Kaz Dağları’nda yaşamanın kendisine kattığı deneyimin okulda öğrendikleriyle kıyaslanamayacağını söyleyen Pekiner, bu deneyimi ise şöyle aktarıyor:
"Burada öğrendiğim deneyimlediğim şeyler zorunlu okul hayatım boyunca edindiğim bilgilerden çok daha değerli. Doğanın ritminde bir yaşam her an bir şey öğretiyor aslında dikkat edene, dinleyene. Güneş’in ve ayın hareketleri, rüzgar hepsi burada günlük işleri yaparken belirleyici faktörler. Yediklerimizi, tükettiklerimizi sorgulayınca bize dayatılan bir yeme kültürü var. Domates, patlıcan, biber olmazsa olmaz gibi. Oysa yaşadığımız coğrafya yenilebilir ot tarafından çok zengin. Ama köylüler bile bu kadim bilgiyi unutmakta.

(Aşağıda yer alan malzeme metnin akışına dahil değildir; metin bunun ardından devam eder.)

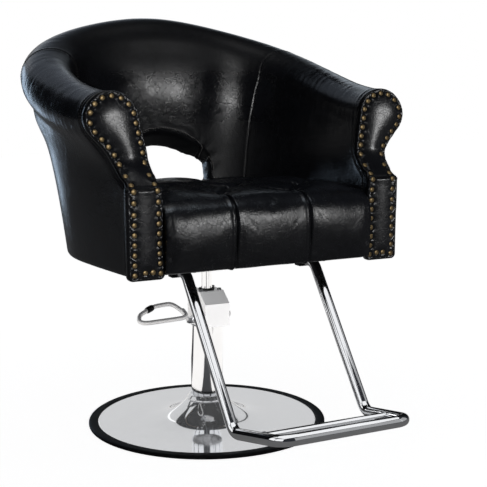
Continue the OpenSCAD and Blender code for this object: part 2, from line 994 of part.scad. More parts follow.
boss_r = 9;
module pedal_boss() {
    color(chrome)
        difference() {
            union() {
                translate([pedal_x, pedal_y, pedal_z])
                    rotate([90, 0, 0])
                        cylinder(r = boss_r, h = ear_gap - 4, center = true);
                translate([pedal_x, pedal_y - 5, pedal_z - 3])
                    cube([plunger_x - pedal_x + 1, 10, 6]);
                translate([pedal_x - 22, pedal_y - 7, pedal_z - 7])
                    cube([20, 14, 14]);
            }
            translate([pedal_x, pedal_y, pedal_z])
                rotate([90, 0, 0])
                    cylinder(r = pin_r + run_gap, h = 60, center = true);
        }
}

// Arched arm of the pedal, then its straight foot bar in front
pedal_arm = [
    [pedal_x - 21, pedal_y, pedal_z], [pedal_x - 32, pedal_y + 6, pedal_z + 22],
    [-104, pedal_y + 24, pedal_z + 41], [-150, pedal_y + 24, pedal_z + 38],
    [-196, pedal_y + 6, pedal_z + 24], [-pedal_reach - 3, pedal_y - 22, pedal_z + 12],
    [-190, pedal_y - 33, pedal_z + 12], [-96, pedal_y - 33, pedal_z + 15],
    [-80, pedal_y - 18, pedal_z + 17], [-83, pedal_y + 4, pedal_z + 27]
];

module pedal_rod() {
    color(chrome)
        bar_along(rounded_path(pedal_arm, 9, 4), pedal_rod_dia / 2, [0.1, 0.25, 1], 14);
}

// Collar on the straight part of the arched arm, where it starts to drop
module pedal_grip() {
    a = mix(pedal_arm[4], pedal_arm[3], 0.5);
    b = mix(pedal_arm[4], pedal_arm[3], 0.9);
    d = unit(b - a);
    color(black)
        translate(a)
            rotate([0, acos(d[2]), atan2(d[1], d[0])])
                difference() {
                    cylinder(r = pedal_rod_dia / 2 + 2.5, h = norm(b - a));
                    translate([0, 0, -1])
                        cylinder(r = pedal_rod_dia / 2 + 0.05, h = norm(b - a) + 2);
                }
}

module plunger() {
    color(steel)
        translate([plunger_x, pedal_y, pedal_z + 3.6])
            cylinder(r = plunger_r, h = 20);
}

base_plate();
floor_ring();
base_cover();
column_collar();
column_tube();
pump_flange();
flange_bolts();
pump_cylinder();
pump_head();
head_screws();
rod_bush();
rod_wiper();
pedal_pin();
side_cap();
piston_rod();
piston();
piston_seal();
swivel_bearing();
seat_socket();
socket_bolts();
under_rails();
rail_bolts();
seat_board();
dust_cover();
seat_springs();
seat_cushion();
tub_shell();
back_frame();
left_facing();
right_facing();
left_nails();
right_nails();
opening_piping();
footrest_frame();
footrest_bar();
footrest_clamps();
clamp_bolts();
pedal_boss();
pedal_rod();
pedal_grip();
plunger();
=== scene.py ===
import json
import math
import random

import bmesh
import bpy
import numpy as np
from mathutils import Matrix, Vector
from mathutils.bvhtree import BVHTree
from mathutils.kdtree import KDTree

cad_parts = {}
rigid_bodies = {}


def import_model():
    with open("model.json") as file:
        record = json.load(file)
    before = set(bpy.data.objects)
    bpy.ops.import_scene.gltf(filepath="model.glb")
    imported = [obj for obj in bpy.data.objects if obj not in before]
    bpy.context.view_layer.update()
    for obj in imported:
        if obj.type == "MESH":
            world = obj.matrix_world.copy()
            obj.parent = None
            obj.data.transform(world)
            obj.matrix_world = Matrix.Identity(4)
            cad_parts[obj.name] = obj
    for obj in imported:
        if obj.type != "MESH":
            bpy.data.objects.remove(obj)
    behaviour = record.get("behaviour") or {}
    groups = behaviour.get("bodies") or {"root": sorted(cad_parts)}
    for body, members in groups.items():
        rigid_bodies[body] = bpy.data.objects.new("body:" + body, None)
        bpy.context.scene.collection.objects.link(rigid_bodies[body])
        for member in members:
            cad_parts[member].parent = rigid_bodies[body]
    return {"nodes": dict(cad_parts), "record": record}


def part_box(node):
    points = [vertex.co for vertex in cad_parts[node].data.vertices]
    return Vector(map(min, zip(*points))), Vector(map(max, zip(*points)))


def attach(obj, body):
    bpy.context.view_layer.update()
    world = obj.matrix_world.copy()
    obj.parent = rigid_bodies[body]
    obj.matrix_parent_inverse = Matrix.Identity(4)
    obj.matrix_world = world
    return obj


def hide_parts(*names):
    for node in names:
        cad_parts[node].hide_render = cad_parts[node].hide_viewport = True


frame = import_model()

for spare in ("Cube", "Camera", "Light"):
    if spare in bpy.data.objects:
        bpy.data.objects.remove(bpy.data.objects[spare])
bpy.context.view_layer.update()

# Lengths below are in millimetres; meshes are made in metres
MM = 0.001


SLOTS = {s["node"]: s["material_slot"] for s in frame["record"]["subparts"]}


def node_box(node):
    low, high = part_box(node)
    return np.array(low) / MM, np.array(high) / MM


TUB = node_box("tub_shell")
PANEL = node_box("right_facing")
CUSHION = node_box("seat_cushion")
REST = node_box("footrest_frame")
REST_BAR = node_box("footrest_bar")
COVER = node_box("base_cover")
RING = node_box("floor_ring")
COLLAR = node_box("column_collar")
HEAD = node_box("pump_head")
CAP = node_box("side_cap")
ROD = node_box("pedal_rod")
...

Ekin de özgür bir şekilde büyüyor, keşfediyor, tırmanıyor, tadıyor, paylaşıyor. Toprakta deneyimleyerek öğrendiği her şey çok heyecanlandırıyor onu. Yaşadığımız yerde yakınımızda çocuk yok ama köyde ve yakın yerlerde olan arkadaşları var ve sık sık bir araya geliyor onlarla da. Burada ise kimi zaman komşumuzun köpekleri, kimi zaman kaplumbağa, kimi zaman koyunlarla koşturuyor. Bazen çekirge yakalamaya çalışıyor elinde gezdiriyor. Bazen yediği meyvelerin çekirdeğini eşeleyip toprağa gömüyor. Yaşamı, yaşamayı, yaşatmayı öğrenmesinden daha güzel ne olabilir ki?"